What’s the footprint of the new cabinetry in our current house? Not that. Womp, womp. You guys know that this is a two-story house. You know we had to keep a beam so the boys’ bedroom didn’t come crashing down onto the stove. And it was built in the 80’s; our first-floor ceilings are only eight feet high (second story is just 7.5). They were twelve at the highest spot in our last kitchen. Also, the entryway is right behind the double ovens. If we completely opened this up to do an island, you’d literally walk right in the front door into the end of the island.

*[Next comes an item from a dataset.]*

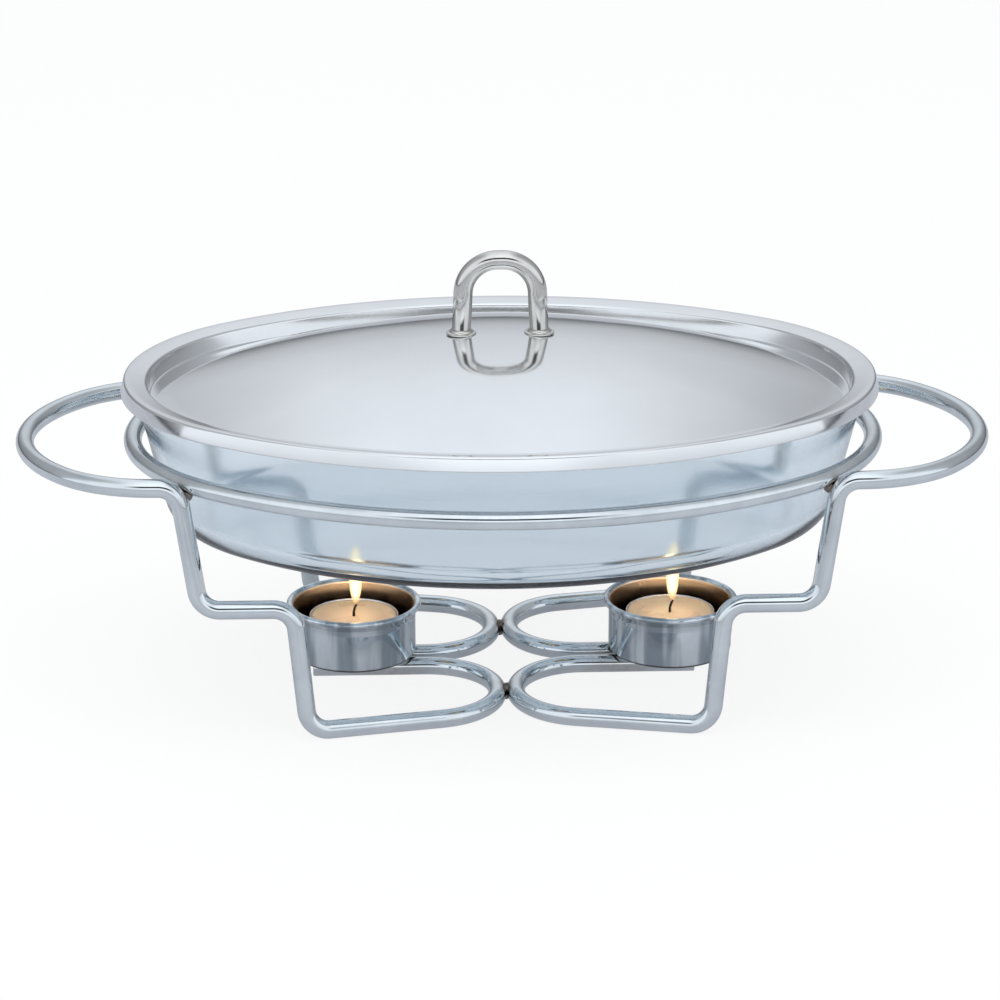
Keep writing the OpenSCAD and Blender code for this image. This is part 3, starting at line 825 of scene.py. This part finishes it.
def build_dish(glass_mat):
    """One thick pressed wall, from the middle of its underside round to the inside."""
    oval = Oval(RING_HALF_L - 4 * MM, RING_HALF_W, RING_END_R - 4 * MM, 288, DISH_X)
    section, heel_grow, inner_grow = dish_section()
    bottom, floor_z = DISH_LO.z, DISH_LO.z + DISH_FLOOR_T
    rings = ([oval.ring(heel_grow, bottom, k) for k in (0.3, 0.6, 0.85)]
             + [oval.ring(g, z) for g, z in section]
             + [oval.ring(inner_grow, floor_z, k) for k in (0.85, 0.6, 0.3)])
    tips = (np.array([DISH_X, 0, bottom]), np.array([DISH_X, 0, floor_z]))
    piece("glass_dish_pressed", skin(np.array(rings), tips=tips), glass_mat, "dish",
          "dish_glass", "glass_dish")


# ---------------------------------------------------------------- lid
def lid_profile(trough):
    """The outer skin's section as (inset from the lid's edge, z), from the hem inwards."""
    flange = trough + LID_TROUGH_H
    hem_z, crest_z = flange - 4.6 * MM, flange + 1.25 * MM
    edge = [(0.16 * MM, hem_z - 0.5 * MM), (0.03 * MM, hem_z - 0.38 * MM)]
    pressed = rounded([
        ((0.0, hem_z - 0.2 * MM), 0), ((0.0, hem_z), 0.3 * MM),
        ((1.45 * MM, crest_z - 0.1 * MM), 1.3 * MM), ((4.5 * MM, crest_z - 0.2 * MM), 7 * MM),
        ((11.2 * MM, crest_z - 1.5 * MM), 1.6 * MM), ((12.9 * MM, trough - 0.35 * MM), 0.8 * MM),
        ((18.5 * MM, trough + 1.45 * MM), 0),
    ], math.radians(6))
    return np.vstack([edge, pressed[:-1]])


def build_lid(lid_mat):
    """One pressed sheet: a hem, a sloping rim, a trough and a low dome."""
    oval = Oval(RING_HALF_L, RING_HALF_W, RING_END_R, 360, DISH_X)
    grow = (LID_HI.x - LID_LO.x) / 2 - RING_HALF_L
    apex = LID_HI.z
    trough = apex - LID_DOME_H
    dome_grow = grow - 15.5 * MM
    # The dome's rings, as shares of its own oval: close together at its edge and its top
    scales = [0.972, 0.95, 0.92, 0.88, 0.83, 0.77, 0.7, 0.62, 0.54, 0.46, 0.38, 0.3, 0.23,
              0.17, 0.12, 0.08, 0.045, 0.02]
    dome = [(k, trough + LID_DOME_H * (1 - k ** 2)) for k in scales]
    profile = lid_profile(trough)
    tangent = np.gradient(profile, axis=0)
    tangent /= np.linalg.norm(tangent, axis=1)[:, None]
    inward = np.c_[tangent[:, 1], -tangent[:, 0]]
    outer = [oval.ring(grow - inset, z) for inset, z in profile]
    outer += [oval.ring(dome_grow, z, k) for k, z in dome]
    inner = [oval.ring(grow - inset, z) for inset, z in profile + inward * LID_T]
    inner += [oval.ring(dome_grow, z - LID_T, k) for k, z in dome]
    tips = (np.array([DISH_X, 0, apex - LID_T]), np.array([DISH_X, 0, apex]))
    piece("lid_shell_pressed", skin(np.array(inner[::-1] + outer), tips=tips), lid_mat, "lid",
          "lid_steel", "lid_shell")


def collar_section(bar_r):
    """A collar's closed section as (radius, height): a flat skirt, a flare and a neck."""
    neck = bar_r + 0.16 * MM
    flare = rounded([((5.9 * MM, 0.68 * MM), 0), ((neck + 0.7 * MM, 1.0 * MM), 0.8 * MM),
                     ((neck + 0.35 * MM, 1.95 * MM), 0)], math.radians(12))
    return (arc(6.3 * MM, 0.35 * MM, 0.35 * MM, -90, 110, 8) + [tuple(p) for p in flare]
            + [(neck, 2.0 * MM), (neck, 1.0 * MM), (neck, 0.0)])


def build_handle(handle_mat, fastener_mat):
    """A bar bent over in a narrow arch, with a flared collar round each of its feet."""
    bar_r, lean = 8.5 / 2 * MM, 1.6 * MM
    half_span = (HANDLE_HI.x - HANDLE_LO.x) / 2 - bar_r
    foot_z, top_z = HANDLE_LO.z, HANDLE_HI.z - bar_r
    top_x = half_span - lean
    bend = top_x - 0.4 * MM
    path = rounded([
        ((-half_span, 0, foot_z), 0), ((-top_x, 0, top_z), bend),
        ((top_x, 0, top_z), bend), ((half_span, 0, foot_z), 0),
    ], math.radians(4)) + [DISH_X, 0, 0]
    piece("lid_handle_bent", skin(tube_rings(path, bar_r, 40)), handle_mat, "lid",
          "handle_steel", "lid_handle")
    section = collar_section(bar_r)
    collars = [
        skin(lathe_rings(section, (DISH_X + side * half_span, 0.0, foot_z), 72), closed=True)
        for side in SIDES.values()
    ]
    piece("handle_collars_flared", joined(collars), handle_mat, "lid", "handle_steel",
          "handle_collars")
    for node in ("handle_washers", "handle_screws"):
        paint(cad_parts[node], fastener_mat)


# ---------------------------------------------------------------- studio
def floor_material():
    """Near white when seen directly or through the glass, and a mid grey in the metal."""
    s = Shade("studio_floor").set(Roughness=0.9, Specular_IOR_Level=0.0)
    rays = s.node("ShaderNodeLightPath").outputs
    seen = s.math("MAXIMUM", rays["Is Camera Ray"], rays["Is Transmission Ray"])
    in_glass = s.remap(rays["Transmission Depth"], 0.0, 1.0, 0.0, 0.7)
    direct = s.math("MAXIMUM", seen, in_glass)
    mottled = s.remap(s.noise(1.6, 2.0), 0.35, 0.65, 0.0, 1.0)
    grey = s.mix(mottled, (0.50, 0.52, 0.55), (0.62, 0.63, 0.66))
    s.to("Base Color", s.mix(direct, grey, (0.98, 0.98, 0.98)))
    glow = s.node("ShaderNodeEmission")
    grey_glow = s.mix(mottled, (0.50, 0.52, 0.57), (0.62, 0.63, 0.68))
    s.link(s.mix(direct, grey_glow, (1.0, 1.0, 1.0)), glow.inputs["Color"])
    s.show(s.remap(direct, 0.0, 1.0, 0.5, 0.88), s.bsdf.outputs[0], glow.outputs[0])
    return s.mat


def build_floor():
    """A wide pale floor, just under the base wires."""
    half = 9.0
    mesh = bpy.data.meshes.new("floor")
    mesh.from_pydata([(-half, -half, 0), (half, -half, 0), (half, half, 0), (-half, half, 0)],
                     [], [(0, 1, 2, 3)])
    mesh.materials.append(floor_material())
    floor = bpy.data.objects.new("studio_floor", mesh)
    floor.location.z = CAD_BOX[0].z - 0.1 * MM
    bpy.context.scene.collection.objects.link(floor)


# Degrees over the object, from the back horizon to the front one, and the brightness there
SKY = [
    (0, 0.10), (4, 0.24), (9, 0.36), (19, 0.46), (30, 0.51), (45, 0.58), (62, 0.63), (74, 0.65),
    (84, 0.70), (112, 0.80), (158, 0.82), (167, 0.76), (175, 0.60), (180, 0.56),
]
SKY_TINT = (0.955, 1.0, 1.06)
SKY_STRENGTH = 1.5
# A black flag in front, over the camera: the same two columns, as a share of the sky's light
FLAG = [(137, 1.0), (141, 0.06), (157, 0.06), (160, 1.0)]
BACKDROP_STRENGTH = 1.7


class Sky(Shade):
    """The world's nodes, made with a material's short calls."""

    def __init__(self, name):
        self.world = bpy.data.worlds.new(name)
        self.world.use_nodes = True
        self.tree = self.world.node_tree
        self.tree.nodes.clear()
        self.out = self.node("ShaderNodeOutputWorld")
        self.coords = self.node("ShaderNodeTexCoord").outputs["Generated"]

    def ramp(self, share, stops, tint=(1.0, 1.0, 1.0)):
        """A colour that follows share, of 180 degrees, through stops of (degrees, level)."""
        made = self.node("ShaderNodeValToRGB")
        elements = made.color_ramp.elements
        for degrees, _ in stops[1:-1]:
            elements.new(degrees / 180)
        for element, (degrees, level) in zip(elements, stops):
            element.position = degrees / 180
            element.color = (*(level * channel for channel in tint), 1)
        self.link(share, made.inputs[0])
        return made.outputs[0]

    def towards_one(self, factor, level):
        """A level that rises to 1 as factor does."""
        made = self.node("ShaderNodeMix")
        self.link(factor, made.inputs["Factor"])
        self.link(level, made.inputs[2])
        made.inputs[3].default_value = 1.0
        return made.outputs[0]


def build_world():
    """A studio whose softbox runs along X overhead, with darker ends and a black flag."""
    s = Sky("studio")
    axes = s.axes()
    aside = s.math("ABSOLUTE", axes["X"])
    share = s.math("DIVIDE", s.math("ARCTAN2", axes["Z"], axes["Y"]), math.pi)
    dim_ends = s.remap(aside, 0.12, 0.5, 1.0, 0.48, smooth=True)
    in_front = s.remap(share, 0.50, 0.72, 0.0, 0.62, smooth=True)
    past_flag = s.remap(aside, 0.22, 0.5, 0.0, 1.0, smooth=True)
    ends = s.towards_one(in_front, dim_ends)
    flag = s.towards_one(past_flag, s.ramp(share, FLAG))
    light = s.node("ShaderNodeBackground")
    s.link(s.ramp(share, SKY, SKY_TINT), light.inputs["Color"])
    s.link(s.math("MULTIPLY", s.math("MULTIPLY", ends, SKY_STRENGTH), flag),
           light.inputs["Strength"])
    backdrop = s.node("ShaderNodeBackground")
    backdrop.inputs["Strength"].default_value = BACKDROP_STRENGTH
    rays = s.node("ShaderNodeLightPath").outputs
    s.show(rays["Is Camera Ray"], light.outputs[0], backdrop.outputs[0])
    bpy.context.scene.world = s.world


def build_lights():
    """One soft lamp overhead, which the metal and the camera don't see."""
    lamp = bpy.data.lights.new("softbox", "AREA")
    lamp.shape = "RECTANGLE"
    lamp.size, lamp.size_y = 2.6, 1.4
    lamp.energy = 22
    obj = bpy.data.objects.new("softbox", lamp)
    obj.location = (0.0, -0.5, 2.2)
    obj.rotation_euler = (math.radians(-12), 0, 0)
    bpy.context.scene.collection.objects.link(obj)
    obj.visible_camera = False
    obj.visible_glossy = False


def build_camera():
    """A long lens, a little above the object and a little to the left of its front."""
    focus = Vector((-1.5 * MM, 0.0, 80.0 * MM))
    elevation, azimuth = math.radians(19.27), math.radians(-2.11)
    distance, focal_share = 1.7, 3.805
    back = Vector((math.sin(azimuth) * math.cos(elevation),
                   -math.cos(azimuth) * math.cos(elevation), math.sin(elevation)))
    data = bpy.data.cameras.new("camera")
    data.sensor_width = 36.0
    data.lens = focal_share * data.sensor_width
    camera = bpy.data.objects.new("camera", data)
    camera.location = focus + back * distance
    camera.rotation_euler = (-back).to_track_quat("-Z", "Y").to_euler()
    bpy.context.scene.collection.objects.link(camera)
    bpy.context.scene.camera = camera


def main():
    bpy.context.scene.view_settings.view_transform = "Standard"
    build_camera()
    build_world()
    build_lights()
    build_floor()
    build_stand(chrome(), weld())
    for name in SIDES:
        build_cup(name)
    fastener_mat = fastener()
    build_tealights(foil(), wick(), flame_materials(), fastener_mat)
    build_dish(glass())
    build_lid(lid_steel())
    build_handle(handle_steel(), fastener_mat)


main()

So, I guess I’m technically going to be removing one peninsula and building another. Because you guys know how much I love a peninsula. 🙂 The new one will be way different, I promise!
You’ve seen the new pantry, drop-zone, and microwave cabinet which is in the old “dining area.” The wall opposite that is getting a built-in buffet. (We’ve finally finished off the very last green scrap wood from the boys’ bed reconfiguration.)
The upper cabinetry on the wall where the refrigerator was has all been removed, obviously, to open the kitchen up to the living room. The lower cabinetry has been extended to where the previous “back doorway” was (the “front doorway” is the one next to the wall ovens). There will be a bar on the backside of that run of cabinets.
The sink was previously in the bend of the peninsula. That has been torn out and the sink has been “swung back” (it wasn’t exactly that easy) against the wall that is in front of the old pantry.
The refrigerator has been partially recessed into the old pantry and a surround is being added at the end of the counter that houses the sink. A broom closet will be added between the fridge surround and the built-in buffet that I mentioned is in the old “dining area.” (Those shelf supports are just wedged in there to confirm the spacing…definitely didn’t stay like that.)
I’m sure it’s not clear, but the buffet cabinet and broom closet are to the left of the refrigerator. The buffet is in the area where all the scrap wood is in the corner in the second-to-last pic. Our table will still be right where it was in front of the back window.